Tanja Holzschuh, stellvertretende Landesvorsitzende der AbL, sieht in der praktischen Umsetzung bereits erste Erfolge. „Dennoch wird es sehr lange dauern, regionale Wertschöpfungsketten im Sinne der bäuerlichen Landwirtschaft sowie der Bio-Märkte flächendeckend aufzubauen.

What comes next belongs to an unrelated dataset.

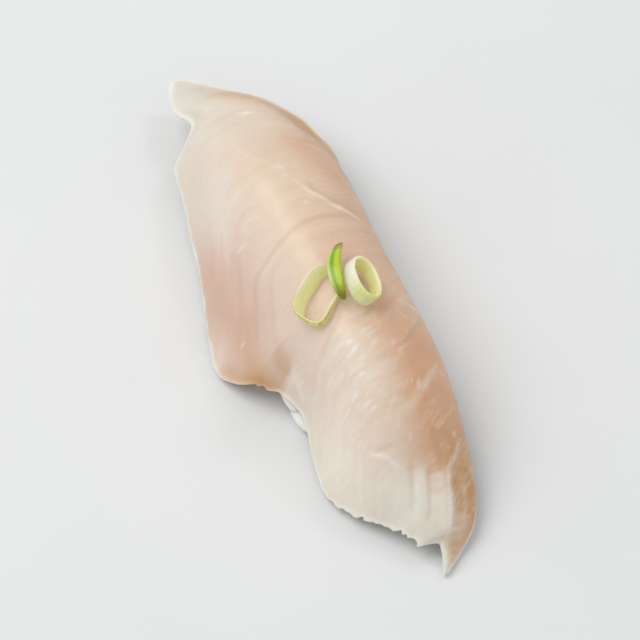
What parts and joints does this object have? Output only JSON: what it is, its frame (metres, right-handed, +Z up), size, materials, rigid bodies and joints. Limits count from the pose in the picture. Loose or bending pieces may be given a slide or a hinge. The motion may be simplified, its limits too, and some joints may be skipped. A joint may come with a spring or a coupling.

Das wird eine große Herausforderung und kein Selbstläufer sein.“ Dafür fordert Rudolf Bühler von der Bäuerlichen Erzeugergemeinschaft Schwäbisch Hall auch die Verantwortung der Bürger*innen ein: „Wenn wir 40 Prozent Bio wollen, dann müssen auch 40 Prozent der Verbraucher*innen mitziehen und konsequent heimische Bioprodukte zum fairen Preis einkaufen! Und: Artenschutz und Reduzierung von Pestiziden beginnt vor der Haustür von uns allen – etwa im Hausgarten, auf dem Balkon oder entlang der Verkehrswege.“
Langer Weg zum Kompromiss
Das Volksbegehren Artenschutz – „Rettet die Bienen“ hat laut Verbänden einen Stein für den Artenschutz ins Rollen gebracht, aber auch für starke Kontroversen zwischen Naturschutz und Landwirtschaft gesorgt. „Wir haben 2019 an grundsätzlichen Fragen für ein nachhaltiges Baden-Württemberg gearbeitet. Da hat es auch mal ordentlich gekracht. Schließlich haben aber die intensiven Verhandlungen mit allen Beteiligten den Prozess der Aussöhnung von Naturschutz und Landwirtschaft einen großen Schritt vorangebracht“, bewertet Demeter-Landesvorstand Tim Kiesler im Rückblick. Andrea Lenkert-Hörrmann von Slow Food bilanziert: „Das Ergebnis der Initiative ist ein Aufbruch zu einem neuen gesellschaftlichen Grundkonsens über die Zukunft der Landwirtschaft und unseres Ernährungssystems, über den Umgang mit unseren Ressourcen und damit die Zukunft der nachfolgenden Generationen.“
Das Biodiversitätsstärkungsgesetz, das aus dem Volksbegehren entstanden ist, sieht unter anderem vor, einen landesweiten Biotopverbund einzurichten, chemisch-synthetische Pestizide bis zum Jahr 2030 um 40 bis 50 Prozent zu reduzieren und den ökologischen Landbau bis 2030 auf 30 bis 40 Prozent auszubauen. Außerdem werden Pestizide in Naturschutzgebieten verboten, Streuobstwiesen besser geschützt, Beleuchtung insektenfreundlich gestaltet, Schottergärten verboten und ein landesweites Ausgleichskataster für Ausgleichsmaßnahmen eingerichtet. Insbesondere im letzten Punkt sieht Gerhard Bronner vom LNV große Chancen für den Naturschutz: „Wir sind froh, dass endlich eine einheitliche Plattform für alle Kompensationsmaßnahmen kommt und so die Chance besteht, das riesige Vollzugsdefizit aufzuarbeiten.“
Die Erfolge in Kürze:
- 40 bis 50 Prozent weniger chemisch-synthetische Pestizide bis 2030
- Ausbau der Öko-Landwirtschaft auf 30 bis 40 Prozent der Flächen bis 2030
- Verbot aller Pestizide in Naturschutzgebieten. Verpflichtung zum Integrierten Pflanzenschutz in allen anderen Schutzgebieten
- Schutz der Streuobstbestände
- Bis 2030 Ausbau des Biotopverbundes auf 15 Prozent der Landesfläche
- Verbot von Schottergärten
- Mindestens 62 Millionen Euro zusätzlich vom Land in den nächsten zwei Jahren für den Artenschutz
PM Bund für Umwelt und Naturschutz Deutschland (BUND), Landesverband Baden-Württemberg e.V.